Now, let’s take a look at a booster seat.
- Design: It has no harness, relying instead on the vehicle’s shoulder and lap belts. Its design raises the child up high enough so the seat belt system rests properly across the child’s body.
- Functionality: Keeps the child securely in place with a shoulder belt across the chest and a lap belt low across the child’s hips and thighs.
- Crash Protection: As long as the seat belt system is fitted properly, statistics show the risk of serious injury for children ages four to eight riding in a booster seat versus just the vehicle’s back seat is reduced by 45 percent.
Some things to keep in mind when deciding whether it’s time to switch your child to a booster seat:
- If the child is slouching in the booster seat rather than sitting upright, there is a greater risk for the child to suffer serious spinal cord, kidney, liver and abdominal injuries in the event of a crash.
- If the back seat of your vehicle is not tall enough or your child’s head does not reach the head restraint when sitting in the booster, the risk of whiplash increases.
- Try both a high back booster and a backless booster.

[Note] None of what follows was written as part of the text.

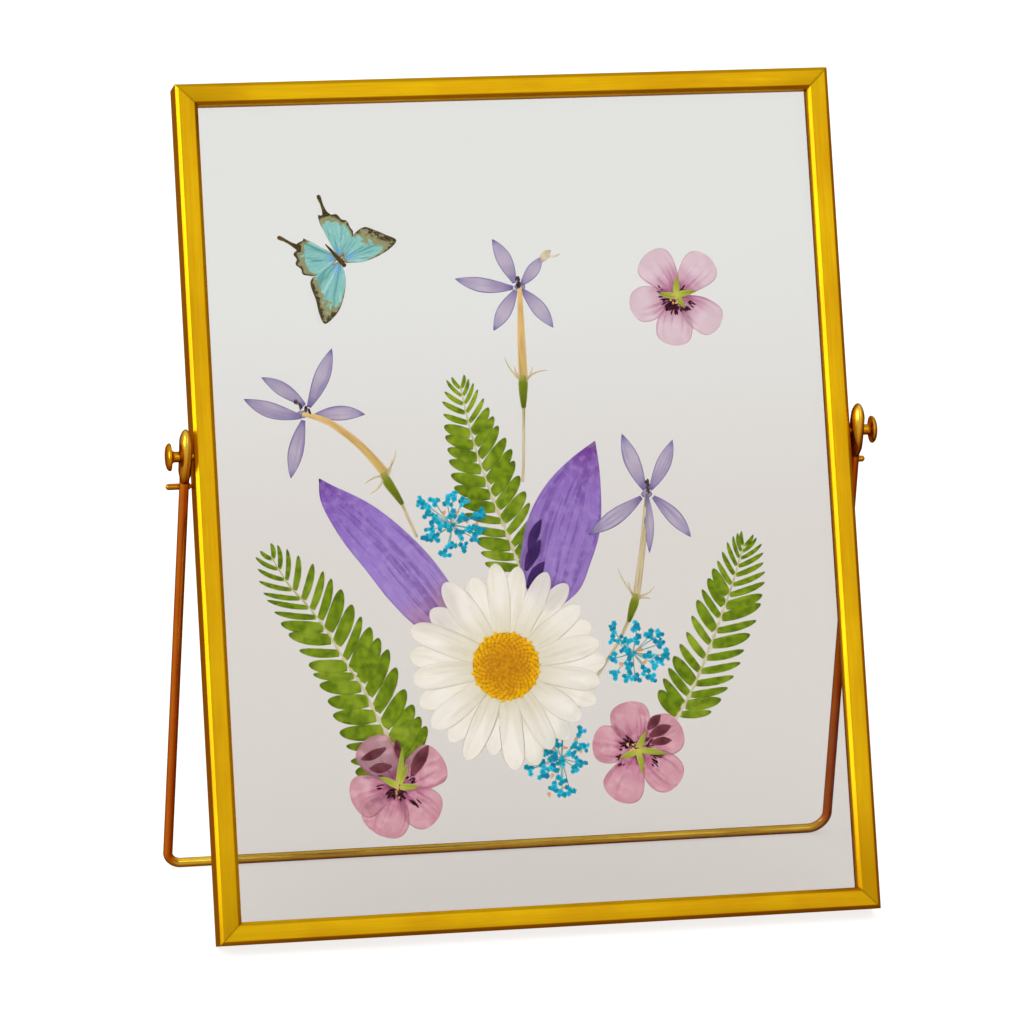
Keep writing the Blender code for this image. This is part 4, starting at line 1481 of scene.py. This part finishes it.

One might work better than the other with your child. For example, a high back booster seat can help your child sit correctly (especially when napping) or you can obtain the correct seat belt positioning with it.

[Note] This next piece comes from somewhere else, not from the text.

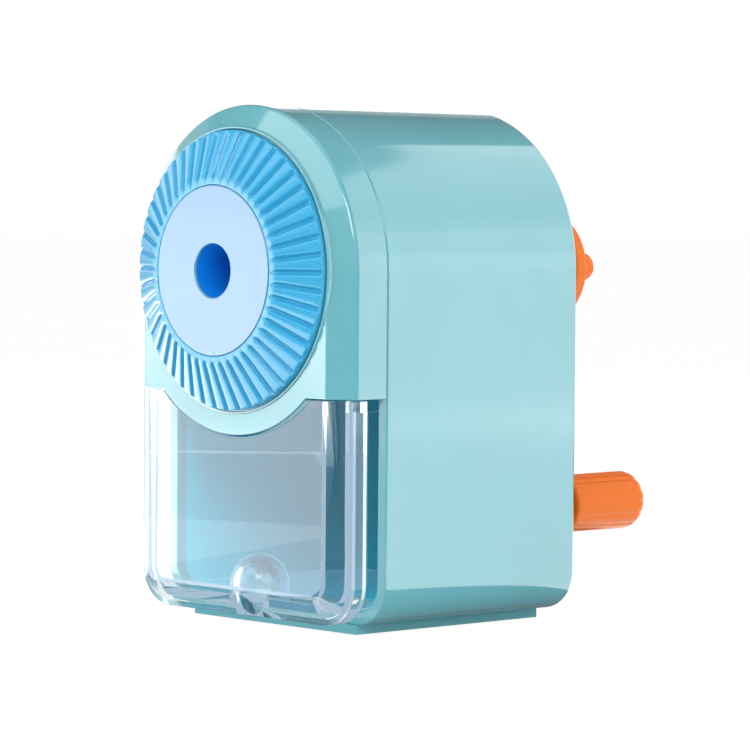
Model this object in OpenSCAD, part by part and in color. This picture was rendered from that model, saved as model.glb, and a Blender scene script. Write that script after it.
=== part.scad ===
// Desktop pencil sharpener with a hand crank.
// X is across the body, Y runs from the dial (front, -Y) to the crank (back, +Y), Z is up.
// The origin is the centre of the resting face.

/* [Body] */
// Width of the body; the arch over the dial has half of this as its radius
body_w = 68; // [67:0.5:72]
// Height of the common axis of the dial, the pencil and the crank
axis_z = 74; // [74:0.5:80]
// Length of the body shell, from the seam to the back
shell_len = 54.5; // [54.5:0.5:60]
// Depth of the front cover, from its face to the seam
cover_depth = 11.7; // [11.5:0.1:12.5]
// Wall thickness of the shell and the cover
wall = 2.6; // [2.4:0.1:2.8]
// Radius of the two lower corners of the body
corner_r = 8.5; // [7.5:0.5:10]

/* [Front edge] */
// Width of the chamfer around the front, seen from the front
chamfer_w = 5.46; // [4.5:0.1:5.6]
// Depth of the same chamfer, seen from the side
chamfer_y = 3.4; // [3:0.1:4]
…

- If the child moves around a lot in the booster, he or she may not be at the level of maturity to understand the importance of sitting upright with minimal movement while riding in a vehicle.
As you can see, timing is everything when switching your child from a forward-facing car seat to a booster seat. Although parents may want to make the switch once their child reaches the car seat’s minimum age or height and weight requirements, it’s much safer for the child to wait until the maximum requirements are met.
In other words, for safety’s sake and your peace of mind, wait as long as possible before making the switch.